Get Settled & Prepared
Die Teilnehmer des Programms werden anhand eines Treppenmodells stufenweise nach dem Credo „Informieren, Training, Befähigen“ integriert. Sie erhalten zunächst Informationen über arbeitsrechtliche Aspekte für Ausländer und erfahren, wie der deutsche Arbeitsmarkt funktioniert und welche Karrierewege an der Universität und in der Industrie möglich sind. „Schon im Bachelor wurde uns nahegelegt, für den Master nach Deutschland zu gehen. Unsere Professoren haben geraten, deutsche Unternehmen kennenzulernen und wir sind gespannt darauf, wie wir die Sprachbarriere bei Bewerbungsgesprächen meistern“, schildern Sudarsan und Gahni ihre Erwartungen.
Durch die regionale Vernetzung zwischen Universität und Arbeitsagentur, IHK, Wirtschaftsförderungen und Integrationsbeauftragen aus der Metropolregion Rhein-Neckar stehen den Internationals alle wichtigen Services zur Verfügung. Deutsche Studierende können sich am KSB als Buddys, also als studentische Begleiter (Student Advisor), ausbilden lassen, um ihre Kommilitonen dabei zu unterstützen, sich besser im Studentenleben in Deutschland zurecht zu finden.
Get Ready & Go
Im nächsten Schritt wird das Studium von Workshops, interkulturellen Trainings und der Teilnahme an Mentoring-Programmen begleitet. “Unsere Internationals erhalten Unterstützung in Form von Bewerbertrainings, Dos und Don’ts beim Job-Interview, Bewerbungsmappencheck und Kontaktmöglichkeiten zum STAIR-Netzwerk”, erklärt Shalaginova. Außerdem seien Intensiv-Sprachkurse das A und O, um mit den Unternehmen netzwerken zu können. Die neu erworbenen Kenntnisse können die Teilnehmer dann beim Business Speed Dating mit potenziellen Arbeitgebern testen. Zur Förderung der sozialen Integration ermöglicht STAIR, dass die Internationals an Schulen unterrichten, AGs leiten und Nachhilfe geben können. So knüpfen sie Kontakte zu Lehrern, Eltern und Schülern, erhalten leichter Job- und Wohnungsangebote und fühlen sich schneller heimisch.
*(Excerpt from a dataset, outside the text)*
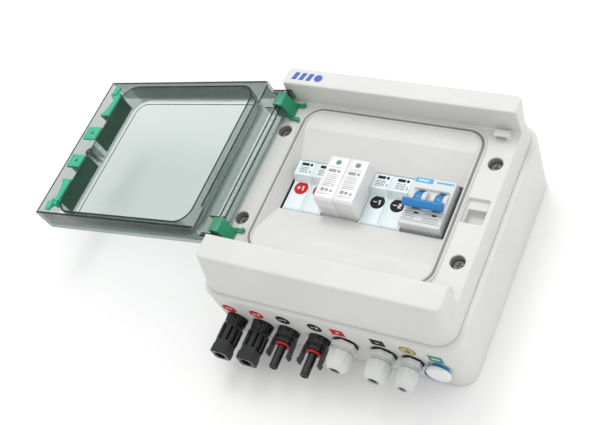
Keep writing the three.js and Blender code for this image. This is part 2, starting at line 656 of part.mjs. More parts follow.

Manche werden zudem im Bereich der Flüchtlingshilfe aktiv oder arbeiten als Laien-Dolmetscher in Sprachen wie Hindu und Ursu, die sonst sehr selten zu finden sind.
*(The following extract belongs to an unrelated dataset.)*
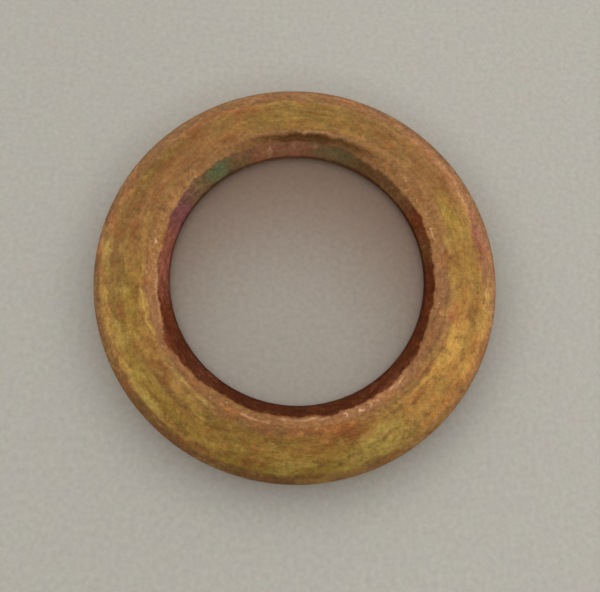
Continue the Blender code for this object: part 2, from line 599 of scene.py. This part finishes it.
    # Streaks left by turning, and grain.
    streaks = streaky(0.8, 3.8, 4, 0.6)
    shade = colourRamp(tree, streaks, [(0.25, grey(0.72)), (0.5, grey(1.0)), (0.75, grey(1.28))])
    colour = mixColour(tree, 0.55, colour, shade, "MULTIPLY")
    grain = noiseOf(tree, place, 5.0, 4, 0.7)
    speckled = colourRamp(tree, grain, [(0.3, grey(0.68)), (0.5, grey(1.0)), (0.7, grey(1.32))])
    colour = mixColour(tree, 0.8, colour, speckled, "MULTIPLY")

    # Bare flecks where the corner has rubbed.
    fromCorner = calc(tree, "ABSOLUTE", calc(tree, "SUBTRACT", radius, plating["rubbed"]))
    corner = smoothRange(tree, fromCorner, 0.3, 0.05)
    chipped = smoothRange(tree, noiseOf(tree, place, 3.4, 5, 0.75), 0.60, 0.68, 0.0, 0.4)
    colour = tint(calc(tree, "MULTIPLY", corner, chipped), "bare and glint")
    tree.links.new(colour, shader.inputs["Base Color"])

    patchy = noiseOf(tree, place, 3.1, 4, 0.6)
    roughness = smoothRange(tree, patchy, 0.3, 0.7, *plating["roughness"])
    tree.links.new(roughness, shader.inputs["Roughness"])
    shader.inputs["Metallic"].default_value = plating["metallic"]

    coarse = calc(tree, "MULTIPLY_ADD", mottle, 1.6, streaks)
    relief = calc(tree, "MULTIPLY_ADD", grain, 0.6, coarse)
    strength, distance = plating["relief"]
    bump = addNode(tree, "Bump", {"Height": relief, "Strength": strength, "Distance": distance})
    tree.links.new(bump.outputs[0], shader.inputs["Normal"])
    return material


washerBody.data.materials.append(platedSteel())
print("plating done")

paper = {
    "colour": (0.605, 0.575, 0.505),
    "hole": (0.47, 0.415, 0.35),  # under the hole, where the ring throws its colour on it
    "holeShade": (0.33, 0.225, 0.165),  # and at its far side, in the shade of the ring
    "lightest": (-0.7, -4.5, 0),  # mm, the spot under the hole that catches most light
    "radius": 1.2,  # m
    "sides": 96,
    "roughness": 0.85,
    "relief": (0.3, 20 * micron),  # strength and height of the fibres
}


def layFloor():
    made = bmesh.new()
    sides, radius = paper["sides"], paper["radius"]
    bmesh.ops.create_circle(made, cap_ends=True, segments=sides, radius=radius)
    mesh = bpy.data.meshes.new("paper_floor")
    made.to_mesh(mesh)
    made.free()
    floor = bpy.data.objects.new("paper_floor", mesh)
    scene.collection.objects.link(floor)
    material = bpy.data.materials.new("pale paper")
    material.use_nodes = True
    tree = material.node_tree
    shader = tree.nodes["Principled BSDF"]
    place = placeInMm(tree)
    radius = addNode(tree, "VectorMath", {0: place}, operation="LENGTH").outputs["Value"]

    # Soft shade round the washer, deeper on its left, and the washer's warm cast in its hole.
    contact = smoothRange(tree, radius, 10.0, 12.8, 0.86, 1.0)
    across = addNode(tree, "SeparateXYZ", {0: place}).outputs["X"]
    left = smoothRange(tree, across, 8.0, -12.0, 1.0, 0.95)
    shade = calc(tree, "MULTIPLY", contact, left)
    around = addNode(tree, "CombineXYZ", {0: shade, 1: shade, 2: shade}).outputs[0]
    colour = mixColour(tree, 1.0, (*paper["colour"], 1), around, "MULTIPLY")
    lightest = {0: place, 1: paper["lightest"]}
    distance = addNode(tree, "VectorMath", lightest, operation="DISTANCE").outputs["Value"]
    shading = smoothRange(tree, distance, 2.5, 10.5)
    hole = mixColour(tree, shading, (*paper["hole"], 1), (*paper["holeShade"], 1))
    colour = mixColour(tree, smoothRange(tree, radius, 7.5, 6.6), colour, hole)

    # Faint clouds and flecks in the paper.
    cloud = noiseOf(tree, place, 0.7, 6, 0.75, colour=True)
    clouded = mixColour(tree, 0.75, cloud, (*grey(0.5), 1))
    colour = mixColour(tree, 0.35, colour, clouded, "SOFT_LIGHT")
    grit = noiseOf(tree, place, 3.6, 3, 0.6)
    flecked = colourRamp(tree, grit, [(0.3, grey(0.9)), (0.7, grey(1.1))])
    colour = mixColour(tree, 0.75, colour, flecked, "MULTIPLY")
    tree.links.new(colour, shader.inputs["Base Color"])
    shader.inputs["Roughness"].default_value = paper["roughness"]
    fibres = noiseOf(tree, place, 6.0, 4, 0.7)
    strength, height = paper["relief"]
    bump = addNode(tree, "Bump", {"Height": fibres, "Strength": strength, "Distance": height})
    tree.links.new(bump.outputs[0], shader.inputs["Normal"])
    mesh.materials.append(material)


studio = {
    "strength": 3.4,
    # brightness from the near side (0) to the far side (1)
    "across": [(0.0, 0.15), (0.3, 0.275), (0.5, 0.475), (0.7, 0.55), (1.0, 0.575)],
    # brightness from the horizon (0) to overhead (1)
    "upward": [(0.0, 1.0), (0.22, 1.0), (0.5, 0.6), (0.75, 0.42), (1.0, 0.36)],
    "backdrop": (0.455, 0.434, 0.380),
}


def lightStudio():
    world = bpy.data.worlds.new("studio")
    scene.world = world
    world.use_nodes = True
    tree = world.node_tree
    tree.nodes.clear()
    towards = addNode(tree, "SeparateXYZ", {0: addNode(tree, "TexCoord").outputs["Generated"]})
    across = calc(tree, "MULTIPLY_ADD", towards.outputs["Y"], 0.5, 0.5)
    side = colourRamp(tree, across, [(at, grey(value)) for at, value in studio["across"]])
    upward = towards.outputs["Z"]
    lift = colourRamp(tree, upward, [(at, grey(value)) for at, value in studio["upward"]])
    glow = mixColour(tree, 1.0, side, lift, "MULTIPLY")
    light = addNode(tree, "Background", {"Color": glow, "Strength": studio["strength"]})
    backdrop = addNode(tree, "Background", {"Color": (*studio["backdrop"], 1)})
    seen = addNode(tree, "LightPath").outputs["Is Camera Ray"]
    mixed = addNode(tree, "MixShader", {0: seen, 1: light.outputs[0], 2: backdrop.outputs[0]})
    addNode(tree, "OutputWorld", {"Surface": mixed.outputs[0]})


layFloor()
lightStudio()
print("floor and light done")

view = {
    "location": (-1.404, -6.233, 27.970),  # mm
    "lean": 14.27,  # degrees, about a level axis turned this far from +X:
    "axis": -16.38,
    "lens": 33.27,  # mm, on a sensor 36 mm wide
    "sensor": 36,
    "shift": (-0.0167, -0.0517),
}


def aimCamera():
    data = bpy.data.cameras.new("camera")
    data.lens = view["lens"]
    data.sensor_width = view["sensor"]
    data.shift_x, data.shift_y = view["shift"]
    data.clip_start = 1 * mm
    data.clip_end = 10
    camera = bpy.data.objects.new("camera", data)
    axis = math.radians(view["axis"])
    camera.rotation_mode = "AXIS_ANGLE"
    camera.rotation_axis_angle = (math.radians(view["lean"]), math.cos(axis), math.sin(axis), 0)
    camera.location = Vector(view["location"]) * mm
    scene.collection.objects.link(camera)
    scene.camera = camera


aimCamera()
print("camera placed")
Die Weiterführung des Projekts ist für die kommenden drei Jahre gesichert, wie Shalaginova verrät: „Nach dem Erfolg der ersten Runde bleibt STAIR weiterhin an unserer Uni bestehen. Es werden zwei neue Stellen zur Netzwerkpflege und -erweiterung und zur Betreuung der Studierenden geschaffen. Die Formate, die wir im Projekt entwickelt haben, wie das Business Speed Dating und die Jobtour in der Wirtschaftsregion Bergstraße, sollen bestehen bleiben.” Auch KSB-Geschäftsführerin Lamberz zieht ein positives Fazit: „Die Studierenden haben in den bisherigen Formaten vor allem erlebt, dass sie Unterstützung und Informationen bekommen und ich möchte das gerne noch erweitern, indem die Studierenden das Projekt noch stärker selbst mitgestalten.“ Dier vier Internationals aus den Umweltwissenschaften freuen sich auf die kommenden Workshops und blicken gespannt in die Zukunft.